A sobering defeat – against one of the poorest sides we’ve played this season – after the euphoria of recent weeks, and one which, following the defeats to Bangkok Glass and Chonburi, suggests that Port aren’t quite as good as we – or they – think. Good players – Hansson and Tachanon, to name but two – are being left on the bench, whilst players who simply aren’t good enough for this level – Tana, Piyachart – are starting games. Playing with a lone striker is fair enough when you’re playing Buriram, but not at home against the likes of Pattaya, where attacking should mean more than leaving Josimar to feed off scraps. And what Port really miss in games like this is a calm head in midfield – Siwakorn and Adisorn’s bustling style is great when you’re up against it, but not required when the opposition are clearly there for the taking. And Port’s “big” players, such as Suarez and Pakorn, just aren’t consistent enough. Yes, 8th after 13 games is a fantastic start but we should be building on it, rather than – as looked to be the case tonight – stepping back and admiring our handiwork.
With two tough away games coming up – Nakhon Ratchasima and Muangthong – Port’s season is in danger of fizzling out into mid-table obscurity or worse. One can only hope that the mid-season break will see Port’s somewhat unimaginative midfield and attack given a bit of spark. Maranhao and Asdrubal are both waiting in the wings and one – or both – are sorely needed right now.

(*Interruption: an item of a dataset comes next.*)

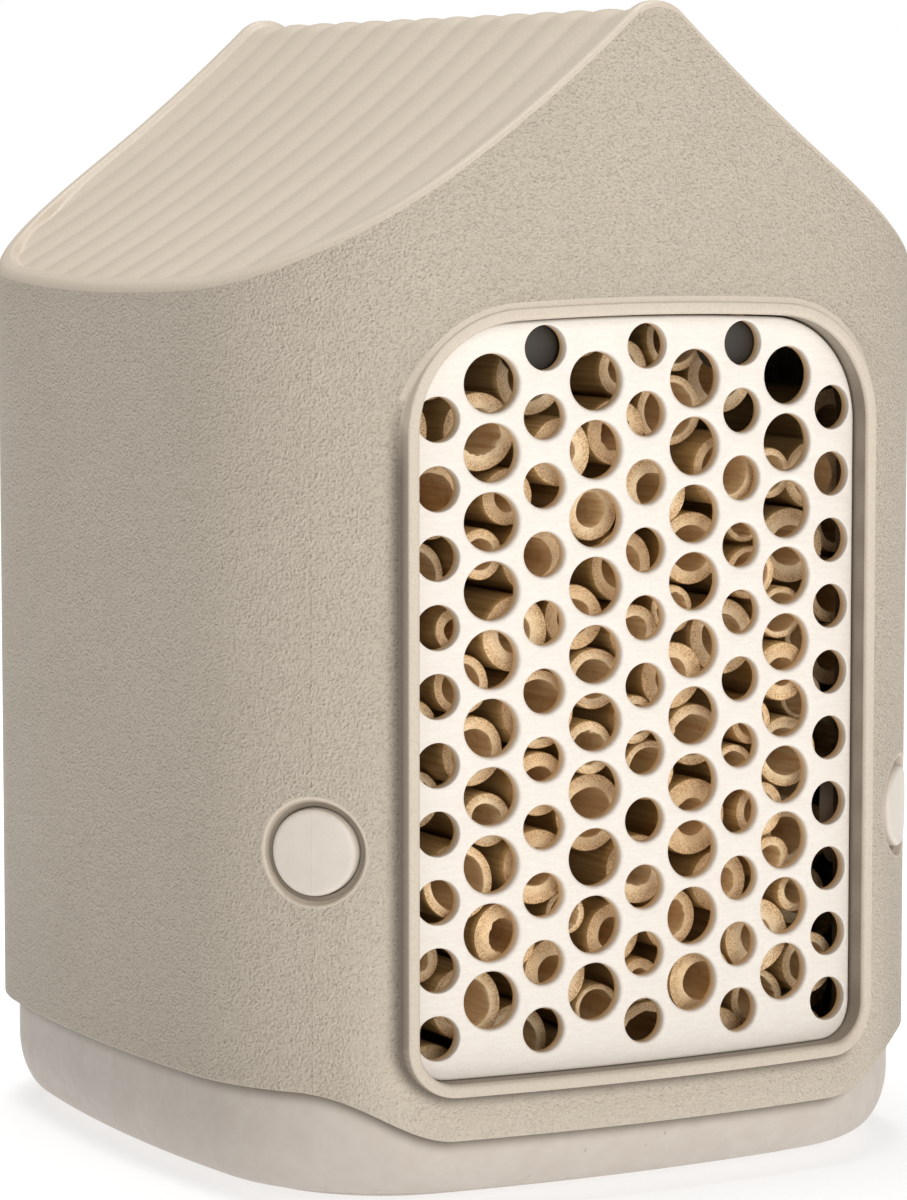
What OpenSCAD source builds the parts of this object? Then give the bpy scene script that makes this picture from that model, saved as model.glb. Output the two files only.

Man of the Match – Genki Nagasato
Not many contenders for the MOTM award tonight – even Rochela was out of sorts. But at least the Genk livened things up when he came on and tried to make things happen. It must kill a player with his commitment and workrate to be sitting on the bench watching a player like Tana play in his position, and when Genki came on, he straight away showed what Port had missed in the first hour of the game. No, he didn’t set the game alight, create any good chances or score, but he was the best of a very bad bunch.